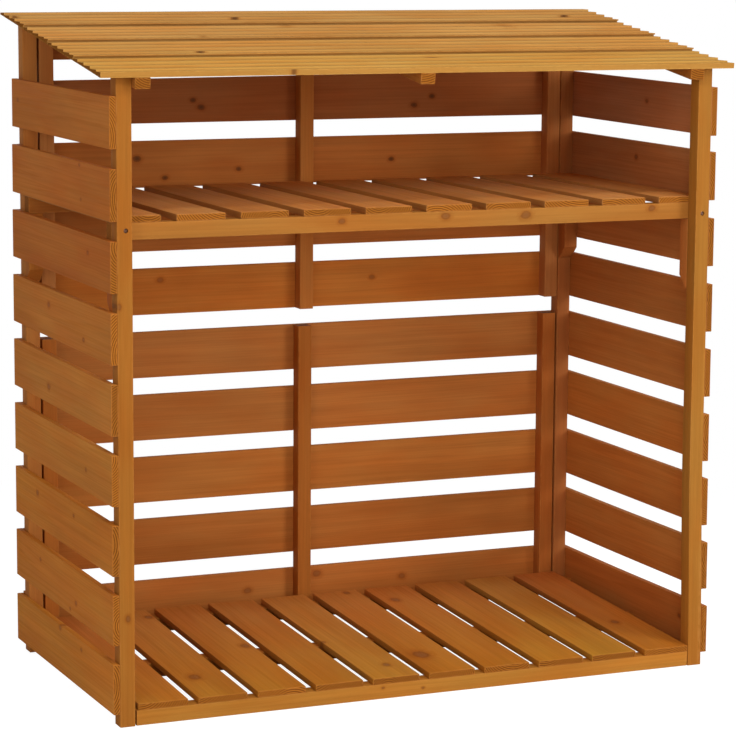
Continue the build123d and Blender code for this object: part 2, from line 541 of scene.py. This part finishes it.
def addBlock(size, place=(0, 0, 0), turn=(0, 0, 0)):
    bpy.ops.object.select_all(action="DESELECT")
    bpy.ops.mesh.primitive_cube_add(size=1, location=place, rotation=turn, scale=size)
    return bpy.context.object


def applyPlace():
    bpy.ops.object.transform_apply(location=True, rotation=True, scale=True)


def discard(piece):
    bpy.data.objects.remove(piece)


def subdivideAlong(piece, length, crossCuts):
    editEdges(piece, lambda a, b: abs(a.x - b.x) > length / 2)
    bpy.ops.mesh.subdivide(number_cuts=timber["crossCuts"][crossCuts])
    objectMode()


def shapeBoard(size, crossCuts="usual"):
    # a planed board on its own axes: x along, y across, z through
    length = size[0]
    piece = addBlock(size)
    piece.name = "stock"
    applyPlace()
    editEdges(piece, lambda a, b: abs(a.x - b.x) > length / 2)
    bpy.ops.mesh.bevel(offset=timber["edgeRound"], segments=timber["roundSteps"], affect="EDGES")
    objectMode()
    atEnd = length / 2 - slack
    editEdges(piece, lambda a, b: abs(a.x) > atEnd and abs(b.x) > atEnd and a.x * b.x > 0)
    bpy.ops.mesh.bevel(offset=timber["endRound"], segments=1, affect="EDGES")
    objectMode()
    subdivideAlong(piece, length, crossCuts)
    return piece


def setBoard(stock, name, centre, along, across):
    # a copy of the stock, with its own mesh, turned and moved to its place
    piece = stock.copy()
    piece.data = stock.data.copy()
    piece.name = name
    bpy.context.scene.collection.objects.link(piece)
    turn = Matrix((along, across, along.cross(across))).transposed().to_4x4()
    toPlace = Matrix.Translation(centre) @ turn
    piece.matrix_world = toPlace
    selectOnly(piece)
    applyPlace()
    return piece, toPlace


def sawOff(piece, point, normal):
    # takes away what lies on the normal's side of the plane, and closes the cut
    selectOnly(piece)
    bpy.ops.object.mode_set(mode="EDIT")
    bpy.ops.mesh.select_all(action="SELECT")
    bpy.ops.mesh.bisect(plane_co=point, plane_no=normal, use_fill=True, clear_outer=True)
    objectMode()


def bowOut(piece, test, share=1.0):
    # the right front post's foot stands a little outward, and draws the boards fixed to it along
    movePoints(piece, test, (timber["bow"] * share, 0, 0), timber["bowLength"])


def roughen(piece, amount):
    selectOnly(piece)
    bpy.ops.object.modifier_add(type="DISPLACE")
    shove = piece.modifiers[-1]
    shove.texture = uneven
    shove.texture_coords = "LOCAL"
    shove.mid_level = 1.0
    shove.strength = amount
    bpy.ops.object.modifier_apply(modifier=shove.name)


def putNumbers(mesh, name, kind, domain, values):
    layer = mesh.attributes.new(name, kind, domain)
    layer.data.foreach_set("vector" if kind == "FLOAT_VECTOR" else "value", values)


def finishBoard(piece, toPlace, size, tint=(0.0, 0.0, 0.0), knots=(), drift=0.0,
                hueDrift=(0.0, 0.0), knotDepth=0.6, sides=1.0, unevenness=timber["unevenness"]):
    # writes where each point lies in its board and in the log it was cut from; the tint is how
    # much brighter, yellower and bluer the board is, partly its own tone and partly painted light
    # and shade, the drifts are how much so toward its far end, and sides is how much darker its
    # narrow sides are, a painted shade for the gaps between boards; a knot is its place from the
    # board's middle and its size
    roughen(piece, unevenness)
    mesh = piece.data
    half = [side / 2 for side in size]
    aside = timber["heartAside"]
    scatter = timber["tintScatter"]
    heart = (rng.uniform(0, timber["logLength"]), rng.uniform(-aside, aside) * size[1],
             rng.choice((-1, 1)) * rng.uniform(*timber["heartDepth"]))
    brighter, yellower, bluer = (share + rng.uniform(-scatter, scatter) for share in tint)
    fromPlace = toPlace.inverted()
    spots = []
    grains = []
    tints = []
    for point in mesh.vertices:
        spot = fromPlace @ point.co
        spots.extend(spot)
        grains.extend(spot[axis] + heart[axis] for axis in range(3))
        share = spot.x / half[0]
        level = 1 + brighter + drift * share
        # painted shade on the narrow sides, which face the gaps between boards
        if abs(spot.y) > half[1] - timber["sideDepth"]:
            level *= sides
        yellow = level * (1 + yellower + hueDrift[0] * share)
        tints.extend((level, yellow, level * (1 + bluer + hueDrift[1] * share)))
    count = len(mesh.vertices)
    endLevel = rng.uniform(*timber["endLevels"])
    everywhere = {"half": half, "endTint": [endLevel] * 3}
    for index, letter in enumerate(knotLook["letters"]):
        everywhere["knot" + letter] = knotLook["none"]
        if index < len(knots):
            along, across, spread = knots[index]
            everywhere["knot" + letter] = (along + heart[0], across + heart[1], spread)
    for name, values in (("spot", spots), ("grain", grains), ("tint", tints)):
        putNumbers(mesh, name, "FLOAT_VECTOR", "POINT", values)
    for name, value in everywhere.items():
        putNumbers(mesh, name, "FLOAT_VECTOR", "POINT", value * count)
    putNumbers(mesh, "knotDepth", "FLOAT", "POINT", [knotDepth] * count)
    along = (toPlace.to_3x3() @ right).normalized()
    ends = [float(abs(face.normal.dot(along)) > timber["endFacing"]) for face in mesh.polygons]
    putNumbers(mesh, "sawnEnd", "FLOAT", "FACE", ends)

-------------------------

* AIM OF THE EXERCISE
Write out each line of the data above again, exactly as given.

* EXERCISE RESPONSE
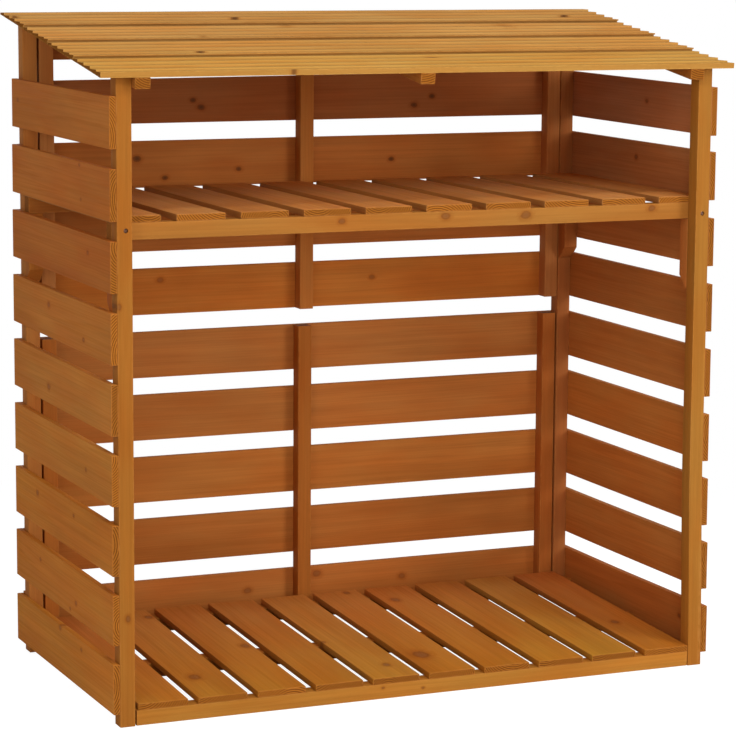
Continue the build123d and Blender code for this object: part 2, from line 541 of scene.py. This part finishes it.
def addBlock(size, place=(0, 0, 0), turn=(0, 0, 0)):
    bpy.ops.object.select_all(action="DESELECT")
    bpy.ops.mesh.primitive_cube_add(size=1, location=place, rotation=turn, scale=size)
    return bpy.context.object


def applyPlace():
    bpy.ops.object.transform_apply(location=True, rotation=True, scale=True)


def discard(piece):
    bpy.data.objects.remove(piece)


def subdivideAlong(piece, length, crossCuts):
    editEdges(piece, lambda a, b: abs(a.x - b.x) > length / 2)
    bpy.ops.mesh.subdivide(number_cuts=timber["crossCuts"][crossCuts])
    objectMode()


def shapeBoard(size, crossCuts="usual"):
    # a planed board on its own axes: x along, y across, z through
    length = size[0]
    piece = addBlock(size)
    piece.name = "stock"
    applyPlace()
    editEdges(piece, lambda a, b: abs(a.x - b.x) > length / 2)
    bpy.ops.mesh.bevel(offset=timber["edgeRound"], segments=timber["roundSteps"], affect="EDGES")
    objectMode()
    atEnd = length / 2 - slack
    editEdges(piece, lambda a, b: abs(a.x) > atEnd and abs(b.x) > atEnd and a.x * b.x > 0)
    bpy.ops.mesh.bevel(offset=timber["endRound"], segments=1, affect="EDGES")
    objectMode()
    subdivideAlong(piece, length, crossCuts)
    return piece


def setBoard(stock, name, centre, along, across):
    # a copy of the stock, with its own mesh, turned and moved to its place
    piece = stock.copy()
    piece.data = stock.data.copy()
    piece.name = name
    bpy.context.scene.collection.objects.link(piece)
    turn = Matrix((along, across, along.cross(across))).transposed().to_4x4()
    toPlace = Matrix.Translation(centre) @ turn
    piece.matrix_world = toPlace
    selectOnly(piece)
    applyPlace()
    return piece, toPlace


def sawOff(piece, point, normal):
    # takes away what lies on the normal's side of the plane, and closes the cut
    selectOnly(piece)
    bpy.ops.object.mode_set(mode="EDIT")
    bpy.ops.mesh.select_all(action="SELECT")
    bpy.ops.mesh.bisect(plane_co=point, plane_no=normal, use_fill=True, clear_outer=True)
    objectMode()


def bowOut(piece, test, share=1.0):
    # the right front post's foot stands a little outward, and draws the boards fixed to it along
    movePoints(piece, test, (timber["bow"] * share, 0, 0), timber["bowLength"])


def roughen(piece, amount):
    selectOnly(piece)
    bpy.ops.object.modifier_add(type="DISPLACE")
    shove = piece.modifiers[-1]
    shove.texture = uneven
    shove.texture_coords = "LOCAL"
    shove.mid_level = 1.0
    shove.strength = amount
    bpy.ops.object.modifier_apply(modifier=shove.name)


def putNumbers(mesh, name, kind, domain, values):
    layer = mesh.attributes.new(name, kind, domain)
    layer.data.foreach_set("vector" if kind == "FLOAT_VECTOR" else "value", values)


def finishBoard(piece, toPlace, size, tint=(0.0, 0.0, 0.0), knots=(), drift=0.0,
                hueDrift=(0.0, 0.0), knotDepth=0.6, sides=1.0, unevenness=timber["unevenness"]):
    # writes where each point lies in its board and in the log it was cut from; the tint is how
    # much brighter, yellower and bluer the board is, partly its own tone and partly painted light
    # and shade, the drifts are how much so toward its far end, and sides is how much darker its
    # narrow sides are, a painted shade for the gaps between boards; a knot is its place from the
    # board's middle and its size
    roughen(piece, unevenness)
    mesh = piece.data
    half = [side / 2 for side in size]
    aside = timber["heartAside"]
    scatter = timber["tintScatter"]
    heart = (rng.uniform(0, timber["logLength"]), rng.uniform(-aside, aside) * size[1],
             rng.choice((-1, 1)) * rng.uniform(*timber["heartDepth"]))
    brighter, yellower, bluer = (share + rng.uniform(-scatter, scatter) for share in tint)
    fromPlace = toPlace.inverted()
    spots = []
    grains = []
    tints = []
    for point in mesh.vertices:
        spot = fromPlace @ point.co
        spots.extend(spot)
        grains.extend(spot[axis] + heart[axis] for axis in range(3))
        share = spot.x / half[0]
        level = 1 + brighter + drift * share
        # painted shade on the narrow sides, which face the gaps between boards
        if abs(spot.y) > half[1] - timber["sideDepth"]:
            level *= sides
        yellow = level * (1 + yellower + hueDrift[0] * share)
        tints.extend((level, yellow, level * (1 + bluer + hueDrift[1] * share)))
    count = len(mesh.vertices)
    endLevel = rng.uniform(*timber["endLevels"])
    everywhere = {"half": half, "endTint": [endLevel] * 3}
    for index, letter in enumerate(knotLook["letters"]):
        everywhere["knot" + letter] = knotLook["none"]
        if index < len(knots):
            along, across, spread = knots[index]
            everywhere["knot" + letter] = (along + heart[0], across + heart[1], spread)
    for name, values in (("spot", spots), ("grain", grains), ("tint", tints)):
        putNumbers(mesh, name, "FLOAT_VECTOR", "POINT", values)
    for name, value in everywhere.items():
        putNumbers(mesh, name, "FLOAT_VECTOR", "POINT", value * count)
    putNumbers(mesh, "knotDepth", "FLOAT", "POINT", [knotDepth] * count)
    along = (toPlace.to_3x3() @ right).normalized()
    ends = [float(abs(face.normal.dot(along)) > timber["endFacing"]) for face in mesh.polygons]
    putNumbers(mesh, "sawnEnd", "FLOAT", "FACE", ends)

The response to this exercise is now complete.